◆ Required work ◆
Include in the output exactly the lines from the opening of the data through the line containing "rim_overhang = 0.8", and nothing more.

........

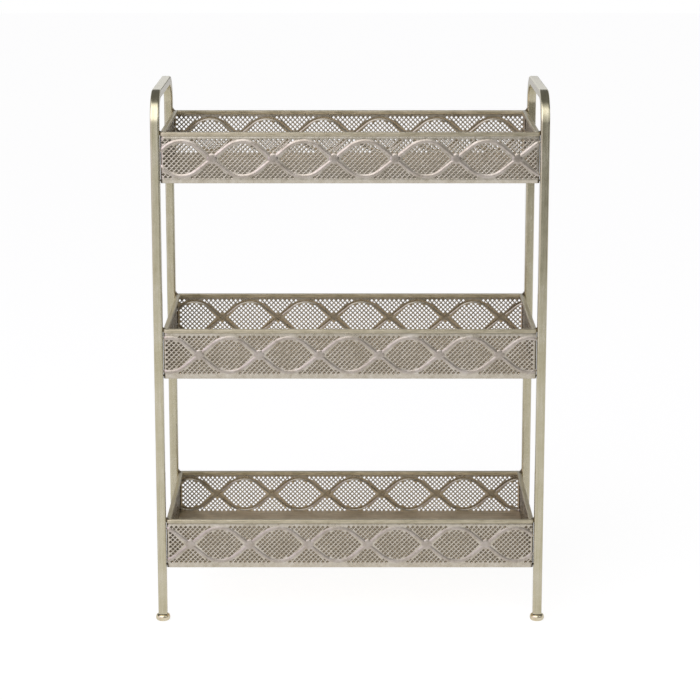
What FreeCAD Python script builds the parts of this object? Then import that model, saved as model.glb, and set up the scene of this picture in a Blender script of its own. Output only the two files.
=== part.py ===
"""Tiered storage stand: two bent tube hoops carry three trays with embossed sheet walls.

Millimetres. +Z is up, +Y is the back and X runs along the trays. The origin is on the floor,
in the middle of the four feet. The trays are welded to the hoops, so nothing moves.
"""
import FreeCAD, Part
import math
import os

# Overall sizes
stand_width = 700.0
stand_depth = 330.0
stand_height = 968.0

# Square tube of the hoops, and the outside radius of their bends
tube_size = 16.0
tube_wall = 1.2
tube_corner_radius = 2.5
bend_radius = 56.0

# Bun feet, with a stud that screws into a plug in the tube
foot_diameter = 26.0
foot_height = 12.0
foot_rest_diameter = 17.0
foot_seat_diameter = 19.0
stud_diameter = 8.0
stud_length = 18.0
stud_clearance = 0.15
plug_length = 22.0
plug_flange = 1.0
plug_corner_radius = 2.0

# Trays, evenly spaced from the lowest one up to the top one, above which the hoops rise as handles
tray_names = ("bottom", "middle", "top")
lowest_tray = 102.0
handle_rise = 70.0
tray_height = 90.0
tray_side_gap = 0.8
tray_inset = 1.0

# Rim bars on top of the walls, mitred at the corners
rim_width = 8.0
rim_height = 7.0
rim_edge_radius = 1.2
rim_corner_radius = 5.0
rim_overhang = 0.8

# Sheet walls, with a border below the bands and a narrower one between them and the rim
sheet = 0.8
wall_return = 12.0
wall_seam = 0.3
lower_border = 8.75
upper_border = 4.75

# Raised bands: two mirrored waves that cross and close into a chain of ovals
oval_pitch = 107.2
band_width = 7.5
band_raise = 0.9
band_groove = 0.4
band_slope = 39.0

# Where a crossing lies from the middle of a wall seen from outside, in shares of oval_pitch
front_phase_shares = {"bottom": 0.30, "middle": 0.49, "top": -0.26}
rear_phase_shares = {"bottom": 0.42, "middle": 0.29, "top": -0.03}
left_phase_shares = {"bottom": 0.16, "middle": 0.50, "top": 0.34}
right_phase_shares = {"bottom": 0.50, "middle": 0.22, "top": 0.05}

# Floor pans, with their edges turned down against the walls
floor_rise = 9.5
floor_flange = 5.0

# Weld fillets between the tray corners and the legs
weld_length = 7.0
front_weld_climb = 2.0
rear_weld_climb = 6.0
weld_reach = 4.0
weld_drop = 5.0
weld_hollow_share = 0.12

# Overrun of a cut past a face, and the slack in telling one direction from another
overrun = 1.0
direction_slack = 0.01

# Places worked out from the sizes above
leg_x = (stand_width - tube_size) / 2
leg_y = (stand_depth - tube_size) / 2
leg_inner_x = stand_width / 2 - tube_size
leg_bottom = foot_height + plug_flange
tube_bore = tube_size - 2 * tube_wall
tray_pitch = (stand_height - handle_rise - tray_height - lowest_tray) / (len(tray_names) - 1)
tray_half_x = leg_inner_x - tray_side_gap
tray_half_y = stand_depth / 2 - tray_inset
wall_half_x = tray_half_x - rim_overhang
wall_half_y = tray_half_y - rim_overhang
wall_corner_radius = rim_corner_radius - rim_overhang
wall_height = tray_height - rim_height
weld_y = rim_corner_radius - tray_half_y

origin = FreeCAD.Vector(0, 0, 0)
x_axis = FreeCAD.Vector(1, 0, 0)
y_axis = FreeCAD.Vector(0, 1, 0)
z_axis = FreeCAD.Vector(0, 0, 1)
corners = ((-1, -1, "front_left"), (1, -1, "front_right"), (-1, 1, "rear_left"), (1, 1, "rear_right"))


def vec(x, y, z):
    return FreeCAD.Vector(x, y, z)


def line(a, b):
    return Part.makeLine(a, b)


def arc_about(centre, radius, start, end, up):
    """Arc from angle start to angle end, in degrees from +X towards the direction up."""
    points = []
    for angle in (start, (start + end) / 2, end):
        turn = math.radians(angle)
        points.append(centre + x_axis * (radius * math.cos(turn)) + up * (radius * math.sin(turn)))
    return Part.Arc(*points).toShape()


def closed_face(edges):
    return Part.Face(Part.Wire(Part.sortEdges(edges)[0]))


def chained(arcs):
    """The arcs with straight lines from each one's end to the start of the next."""
    edges = []
    for now, after in zip(arcs, arcs[1:]):
        edges += [now, line(now.Vertexes[-1].Point, after.Vertexes[0].Point)]
    return edges + [arcs[-1]]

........

◆ Answer below ◆
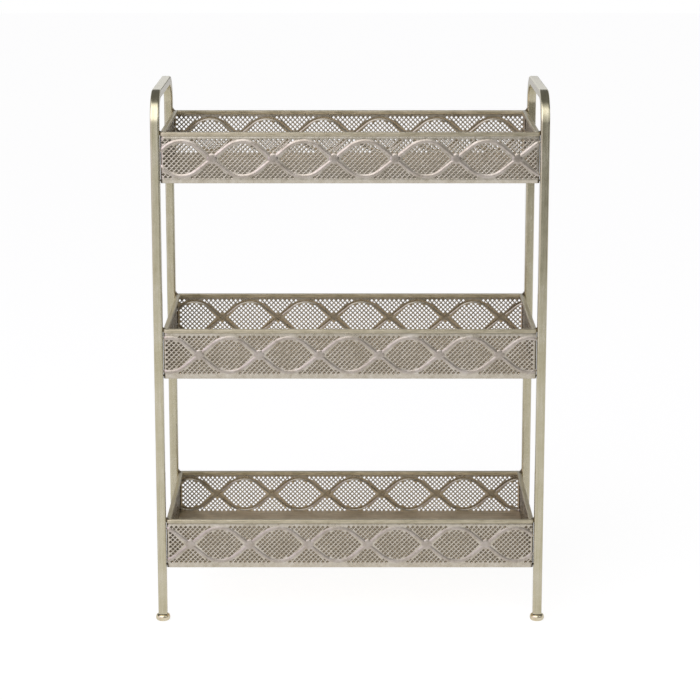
What FreeCAD Python script builds the parts of this object? Then import that model, saved as model.glb, and set up the scene of this picture in a Blender script of its own. Output only the two files.
=== part.py ===
"""Tiered storage stand: two bent tube hoops carry three trays with embossed sheet walls.

Millimetres. +Z is up, +Y is the back and X runs along the trays. The origin is on the floor,
in the middle of the four feet. The trays are welded to the hoops, so nothing moves.
"""
import FreeCAD, Part
import math
import os

# Overall sizes
stand_width = 700.0
stand_depth = 330.0
stand_height = 968.0

# Square tube of the hoops, and the outside radius of their bends
tube_size = 16.0
tube_wall = 1.2
tube_corner_radius = 2.5
bend_radius = 56.0

# Bun feet, with a stud that screws into a plug in the tube
foot_diameter = 26.0
foot_height = 12.0
foot_rest_diameter = 17.0
foot_seat_diameter = 19.0
stud_diameter = 8.0
stud_length = 18.0
stud_clearance = 0.15
plug_length = 22.0
plug_flange = 1.0
plug_corner_radius = 2.0

# Trays, evenly spaced from the lowest one up to the top one, above which the hoops rise as handles
tray_names = ("bottom", "middle", "top")
lowest_tray = 102.0
handle_rise = 70.0
tray_height = 90.0
tray_side_gap = 0.8
tray_inset = 1.0

# Rim bars on top of the walls, mitred at the corners
rim_width = 8.0
rim_height = 7.0
rim_edge_radius = 1.2
rim_corner_radius = 5.0
rim_overhang = 0.8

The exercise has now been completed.